2. To qualify for application to the PhD program, a student must have:
- (a) Completed at least two semesters of full-time registration in the MASc program.
- (b) Completed at least four graduate courses while registered for the MASc program and have maintained an average of at least A (9.0).
- (c) Demonstrated the ability to execute independent and original PhDlevel research.
3. The application for transfer to the PhD program must be made in writing, through the student’s supervisor, to the Graduate Officer of the Department. The application must include:
- (a) A short report written by the applicant detailing:
- (i) the research topic
- (ii) a literature survey
- (iii) progress of the research to date, given in sufficient detail to allow the committee to judge the research aptitude of the applicant.
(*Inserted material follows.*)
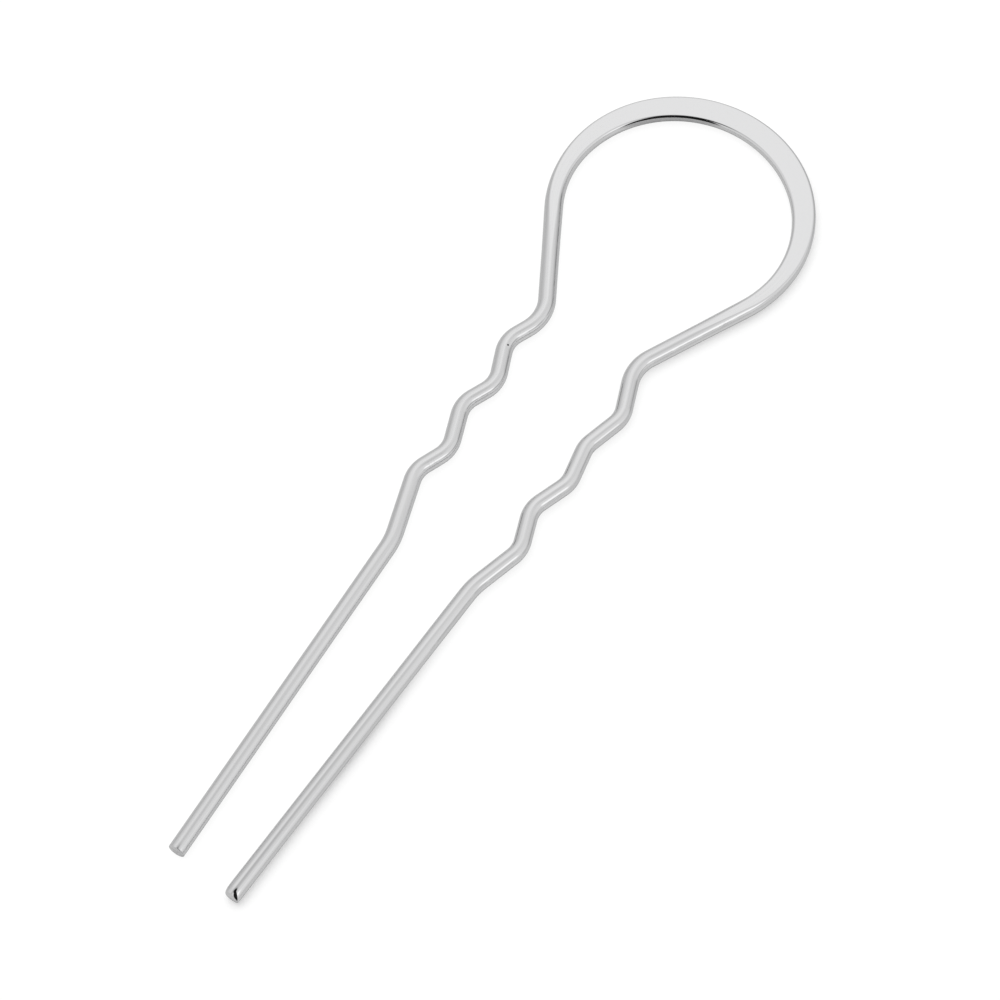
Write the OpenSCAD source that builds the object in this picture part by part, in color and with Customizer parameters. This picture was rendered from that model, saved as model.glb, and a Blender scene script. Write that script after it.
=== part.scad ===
// French hair pin: one length of round wire bent into a keyhole bow with two waved legs.
// It lies on the plane z = 0 with its bow towards +Y, and its mirror line runs along Y.
// Round the bow the wire is forged flat on both faces. It is widest and thinnest at the top
// of the bow and fades back to the round wire where the waves begin.

/* [Wire] */
// Diameter of the round wire
wire_d = 2; // [1.4:0.05:2.8]
// Radius of the softened edge round each tip
tip_round = 0.4; // [0.1:0.05:0.6]

/* [Bow] */
// Radius of the bow, to the middle of its wire
bow_r = 15.3; // [11:0.1:19]
// Width of the flattened wire at the top of the bow
bow_w = 3.4; // [2.9:0.1:5]
// Thickness of the flattened wire at the top of the bow
bow_t = 1.1; // [0.8:0.05:1.35]
// Length of wire on each side of the bow's top over which the flat fades out
flat_run = 40; // [30:0.5:60]

/* [Neck] */
// Distance from the bow's centre to the narrow neck
neck_drop = 21; // [20:0.5:28]
// Distance between the wires at the neck, middle to middle
neck_gap = 12.4; // [9:0.1:16]
// Radius of the bend at the neck
neck_bend_r = 5.2; // [3:0.1:7]

/* [Waves] */
// Length of the waved stretch below the neck
wave_run = 34.5; // [30:0.5:48]
// Depth of a full wave
wave_depth = 2.2; // [1.2:0.1:3]
// Radius of the bends in the waves
bend_r = 3.7; // [2.6:0.1:4.5]

/* [Legs] */
// Distance between the wires where the straight legs begin, middle to middle
leg_gap = 11.2; // [8:0.1:15]
// Radius of the last bend, where the straight leg begins
leg_bend_r = 9.3; // [4:0.1:14]
// Length of the straight legs
leg_len = 45.2; // [25:0.5:70]
// Distance between the wires at the tips, middle to middle
tip_gap = 8.1; // [5:0.1:14]
// How much further the right leg reaches than the left one
right_extra = 1.3; // [0:0.1:5]
// How far both tips swing to the left of the mirror line
tip_drift = 0.45; // [0:0.05:1]

/* [Hidden] */

wire_r = wire_d / 2;

// Bends of a leg from the neck down to its straight end, as the hand bent them.
// Columns: share of wave_run down from the neck, share of wave_depth outwards.
RIGHT_BENDS = [[0, 0.1], [0.19, 1.25], [0.35, 0.55], [0.5, 1], [0.65, 0.15], [0.8, 1], [1, 0.1]];
LEFT_BENDS = [[0, -0.1], [0.15, 1], [0.31, 0.05], [0.44, 1], [0.61, 0.1], [0.74, 1], [1, -0.15]];

// Share of the stretch between two bends that a bend's curve may use at most
BEND_SHARE = 0.48;
// Rings along each half of the bow, along the straight neck and round each bend
BOW_STEPS = 20;
NECK_STEPS = 7;
BEND_STEPS = 5;
// Points in each quarter of a ring, and those of them on the rounded side
QUARTER = 6;
SIDE = 4;
RING = 4 * QUARTER;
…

- (iv) an outline of the proposed PhD research program. Such must show a continuity of his/her current research to the proposed PhD program.
- (b) Presentation of the research to date at a regularly scheduled Department seminar.
- (c) The recommendation and approval of the MASc supervisor. The student may not change research supervisor in transferring from the MASc to the PhD.
4. A student who transfers from the MASc to the Ph.D. program must complete:
- (a) the residency requirements specified in the Graduate Calendar: a minimum of nine semesters of full-time registration from the date of first registration for the MASc (i.e. the combined residency requirements for an MASc and a PhD);
- (b) all course requirements for both the MASc and the PhD (i.e. 5 + 3 = a total of 8 courses);
- (c) seminar requirements for both the MASc and the PhD;
- (d) all other Senate and Department requirements for the PhD degree.
5. The deadlines for the comprehensive examination, thesis proposal, and program completion shall be with respect to the date of transfer into the PhD program.